Application of multi-walled carbon nanotubes to enhance anodic performance of an Enterobacter cloacae-based fuel cell

Abstract

The effect of multi-walled carbon nanotube (MWCNT) modification of anodes and the optimisation of relevant parameters thereof for application in an Enterobacter cloacae microbial fuel cell were examined. The H – type microbial fuel cells were used for the fundamental studies, with a carbon sheet as a control anode and platinum coated carbon sheets as the cathode. Anodes were correspondingly modified with MWCNTs dispersed in either 0.1% chitosan or 1% Nafion®. Maximum power output was observed four hours after inoculation of the anode chamber with the microorganism. A 252.6% increase in power output of the fuel cell was observed at an anode modified with 10 mg MWCNTs/ml dispersed in 0.1% chitosan compared to unmodified anodes (13.8 μW).

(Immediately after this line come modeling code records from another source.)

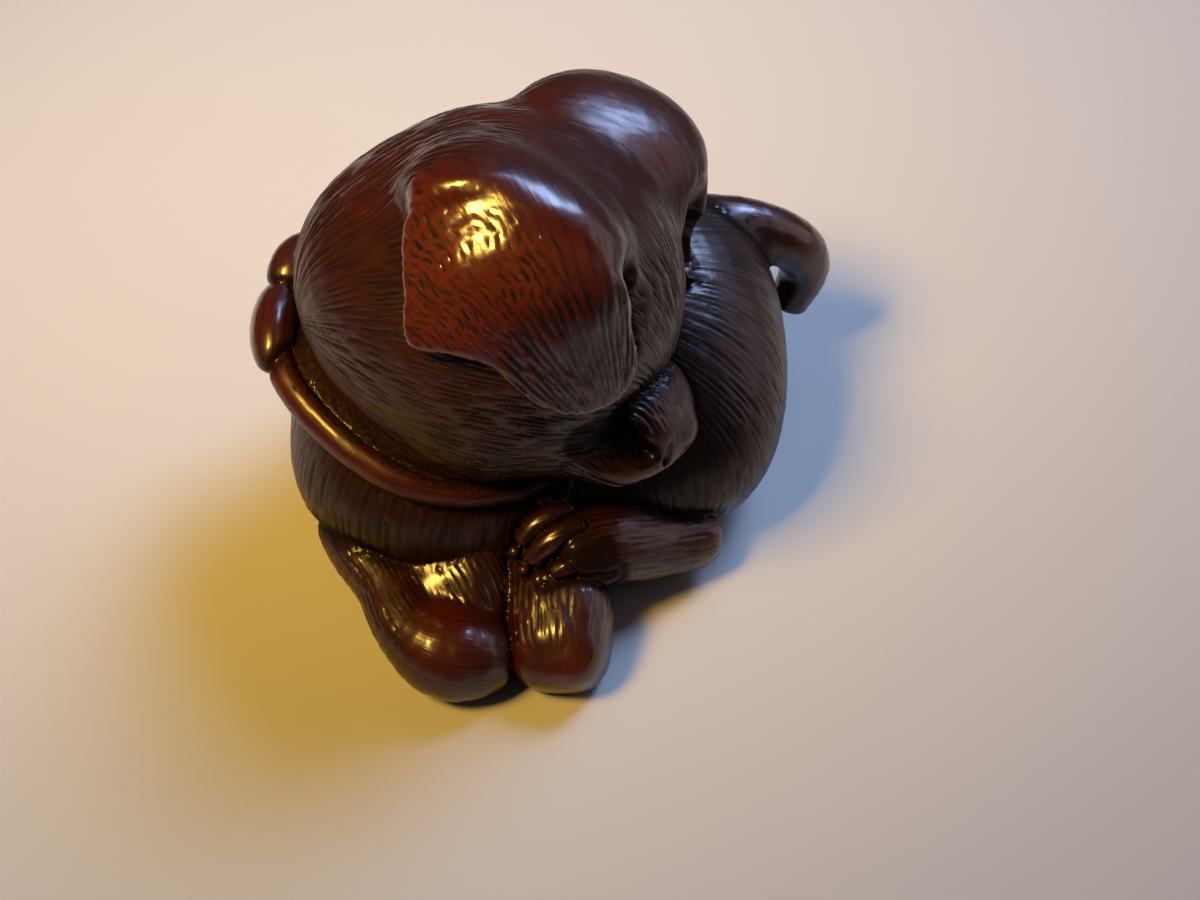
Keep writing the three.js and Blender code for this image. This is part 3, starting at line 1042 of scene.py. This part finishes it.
def boxwood():
    shader = wood.node_tree.nodes["Principled BSDF"]
    where = node("ShaderNodeTexCoord").outputs["Object"]
    along = node("ShaderNodeUVMap", uv_map="hair").outputs["UV"]
    groove, red, polish, shadeAndGrime, dustAndGlints = map(attribute, ("groove", "red", "polish", "shadeAndGrime", "dustAndGlints"))
    mottle = stretched(where, (1, 1, 1), finish["mottleSize"])
    fleck = stretched(where, (1, 1, 1), finish["fleckSize"], 2.0)
    thread = stretched(along, finish["threadScale"], 1.0, 2.0)
    carvedLine = maths("MULTIPLY", groove, finish["grooveStrength"])
    line = maths("MAXIMUM", carvedLine, times(thread, *finish["thread"]))
    lineShare = maths("MINIMUM", line, 1.0)

    colour = ramp(maths("ADD", red, times(mottle, *finish["mottle"])), finish["colours"])
    # the carved lines and threads are darkened, partly by dark stain in them and partly by painted shade
    colour = blend(maths("MULTIPLY", line, finish["lineStainAndShade"]), colour, finish["stainAndShadeInLines"])
    # painted shade, with some grime, darkens crevices, the collar gap and the hollow beside the muzzle
    colour = blend(maths("MULTIPLY", shadeAndGrime, finish["shadeAndGrimeDarkness"]), colour, finish["shadeAndGrimeColour"])
    # golden specks in the crevices: dust in part, painted glints of the warm lamp in part
    speck = times(times(fleck, *finish["fleck"]), *finish["dustAndGlintShare"])
    colour = blend(maths("MULTIPLY", dustAndGlints, speck), colour, finish["dustAndGlints"])
    feed(shader.inputs["Base Color"], colour)

    rough = finish["roughness"]
    roughness = times(polish, rough["polish"], times(mottle, rough["mottle"], rough["wood"]))
    roughness = times(shadeAndGrime, rough["shadeAndGrime"], times(lineShare, rough["line"], roughness))
    feed(shader.inputs["Roughness"], roughness)
    shine = finish["shine"]
    level = times(lineShare, shine["line"], times(polish, shine["polish"], shine["wood"]))
    level = maths("MAXIMUM", times(shadeAndGrime, shine["shadeAndGrime"], level), shine["least"])
    feed(shader.inputs["Specular IOR Level"], level)
    feed(shader.inputs["Coat Weight"], maths("MULTIPLY", polish, finish["coat"]))
    shader.inputs["Coat Roughness"].default_value = finish["coatRoughness"]
    shader.inputs["IOR"].default_value = finish["ior"]

    bump = finish["bump"]
    threads, flecks = maths("MULTIPLY", thread, bump["thread"]), maths("MULTIPLY", fleck, bump["fleck"])
    relief = node("ShaderNodeBump")
    feed(relief.inputs["Height"], maths("ADD", threads, flecks))
    feed(relief.inputs["Distance"], bump["height"])
    feed(relief.inputs["Strength"], bump["strength"])
    feed(shader.inputs["Normal"], relief.outputs[0])


boxwood()
puppy.data.materials.clear()
puppy.data.materials.append(wood)
print("wood finished with %d nodes" % len(wood.node_tree.nodes))

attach(puppy, "root")
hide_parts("puppy")


room = {
    "floor": 2.0,
    "paper": (0.31, 0.322, 0.305, 1),
    "paperRoughness": 0.9,
    "air": (1.0, 0.82, 0.74, 1),
    "airStrength": 0.05,
}
lights = {
    "lamp": {"at": (-0.138, -0.08, 0.254), "aim": (-0.01, 0.04, 0.01),
             "size": 0.07, "spread": 45, "power": 0.145, "colour": (1.0, 0.57, 0.1)},
    "window": {"at": (0.115, 0.164, 0.223), "aim": (-0.01, 0.045, 0.01),
               "size": 0.18, "spread": 45, "power": 0.205, "colour": (0.42, 0.58, 1.0)},
    "wall": {"at": (0.326, 0.046, 0.12), "aim": (0, 0, 0.01),
             "size": 0.25, "spread": 180, "power": 0.2, "colour": (1.0, 0.78, 0.85)},
}
view = {"at": (0.003155, -0.07907, 0.09959), "tilt": 40, "lens": 56.4, "sensor": 36, "from": 0.01}


def laidFloor():
    bpy.ops.mesh.primitive_plane_add(size=room["floor"])
    sheet = bpy.context.object
    sheet.name = "paperFloor"
    paper = bpy.data.materials.new("palePaper")
    paper.use_nodes = True
    shader = paper.node_tree.nodes["Principled BSDF"]
    shader.inputs["Base Color"].default_value = room["paper"]
    shader.inputs["Roughness"].default_value = room["paperRoughness"]
    sheet.data.materials.append(paper)
    return sheet


def lit():
    world = bpy.data.worlds.new("room")
    bpy.context.scene.world = world
    world.use_nodes = True
    background = world.node_tree.nodes["Background"]
    background.inputs["Color"].default_value = room["air"]
    background.inputs["Strength"].default_value = room["airStrength"]
    for name, value in lights.items():
        lamp = bpy.data.lights.new(name, "AREA")
        lamp.size = value["size"]
        lamp.energy = value["power"]
        lamp.color = value["colour"]
        lamp.spread = math.radians(value["spread"])
        holder = bpy.data.objects.new(name, lamp)
        holder.location = value["at"]
        towards = Vector(np.array(value["aim"]) - np.array(value["at"]))
        holder.rotation_euler = towards.to_track_quat("-Z", "Y").to_euler()
        bpy.context.scene.collection.objects.link(holder)


def filmed():
    camera = bpy.data.cameras.new("camera")
    camera.lens = view["lens"]
    camera.sensor_width = view["sensor"]
    camera.clip_start = view["from"]
    viewer = bpy.data.objects.new("camera", camera)
    viewer.location = view["at"]
    viewer.rotation_euler = (math.radians(view["tilt"]), 0, 0)
    bpy.context.scene.collection.objects.link(viewer)
    bpy.context.scene.camera = viewer


floor = laidFloor()
lit()
filmed()
bpy.context.scene.view_settings.view_transform = "Standard"
print("floor, %d lights and camera placed" % len(lights))
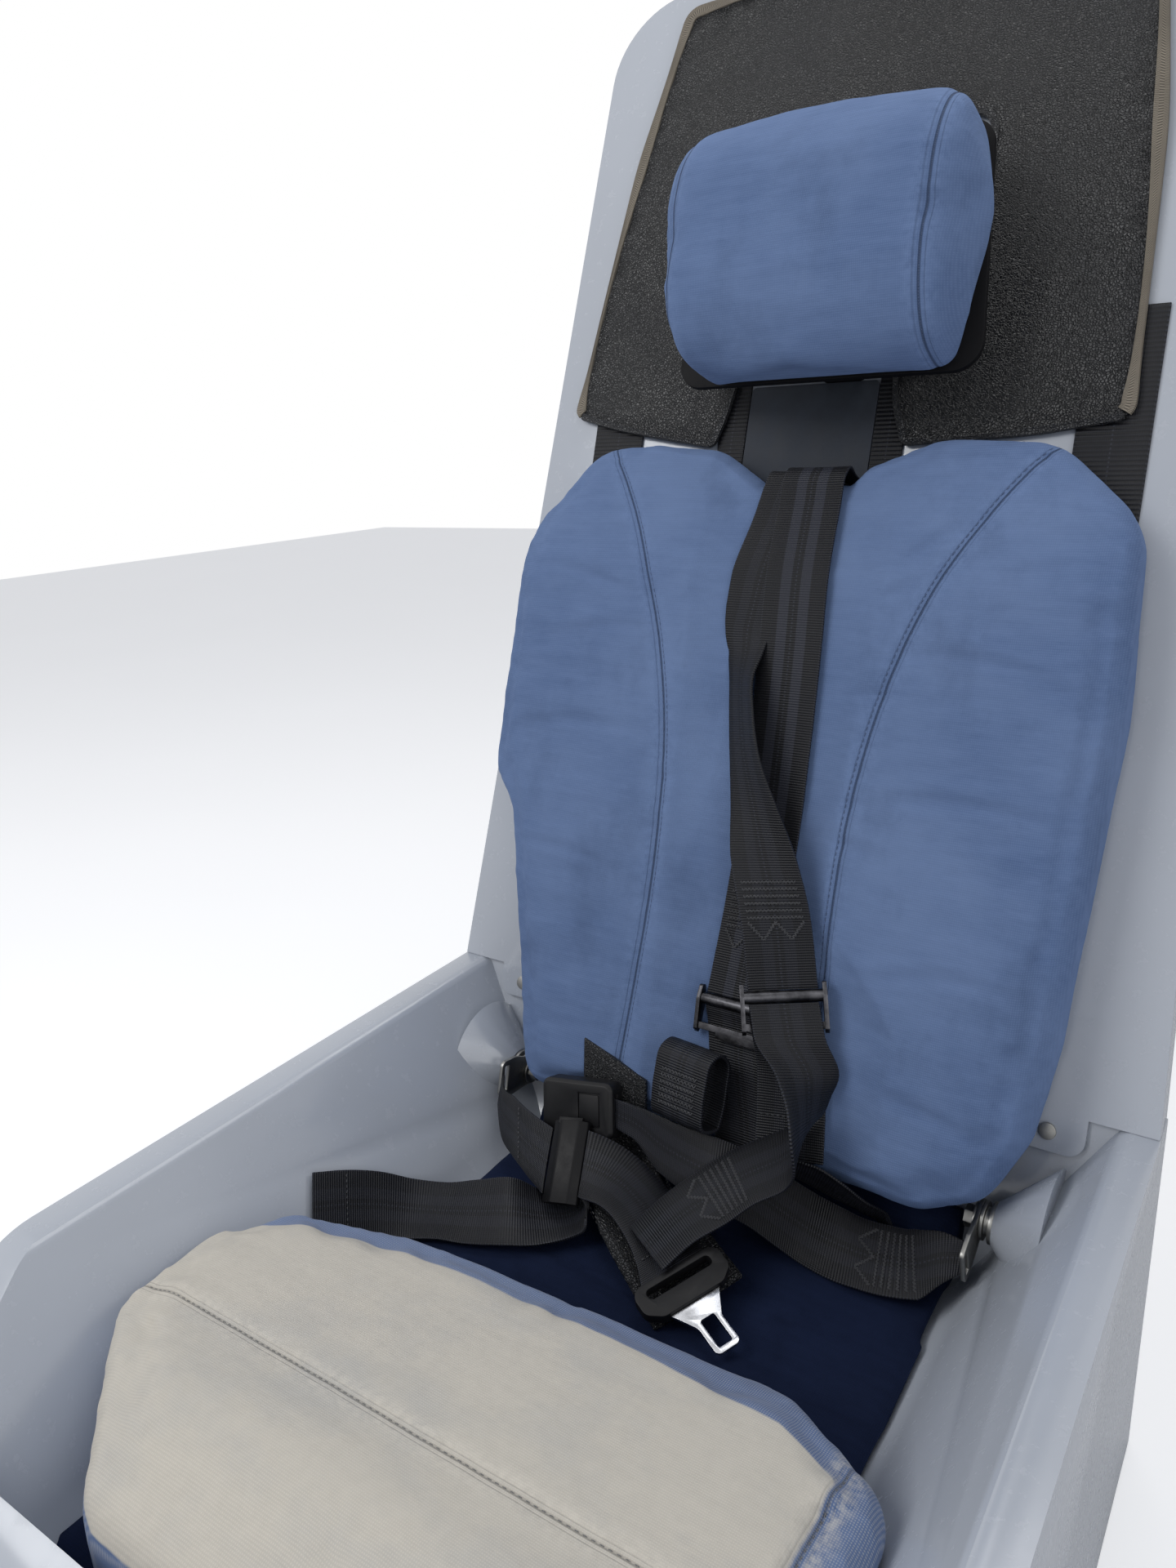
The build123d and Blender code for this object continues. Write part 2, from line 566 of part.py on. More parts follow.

MWCNTs dispersed in chitosan yielded nearly 50% greater power outputs than when dispersed in Nafion®; attributed to increased aggregation in the latter as evidenced by scanning electron microscopy imaging. When NafionTM 117 membrane was used as a proton exchanger it generally resulted in higher power outputs than the CMI 7000S membrane. These studies also showed that the time-consuming carboxylic acid functionalisation of MWCNT for such applications is not a necessary requirement for enhancing power outputs. The studies thus illustrate the utility of a MWCNT modified anode as a support matrix for E. cloacae in a microbial fuel cell and provide clarity on parameters which can be applied to other such studies in the emerging area of nanostructured material utilisation in alternative energy generation.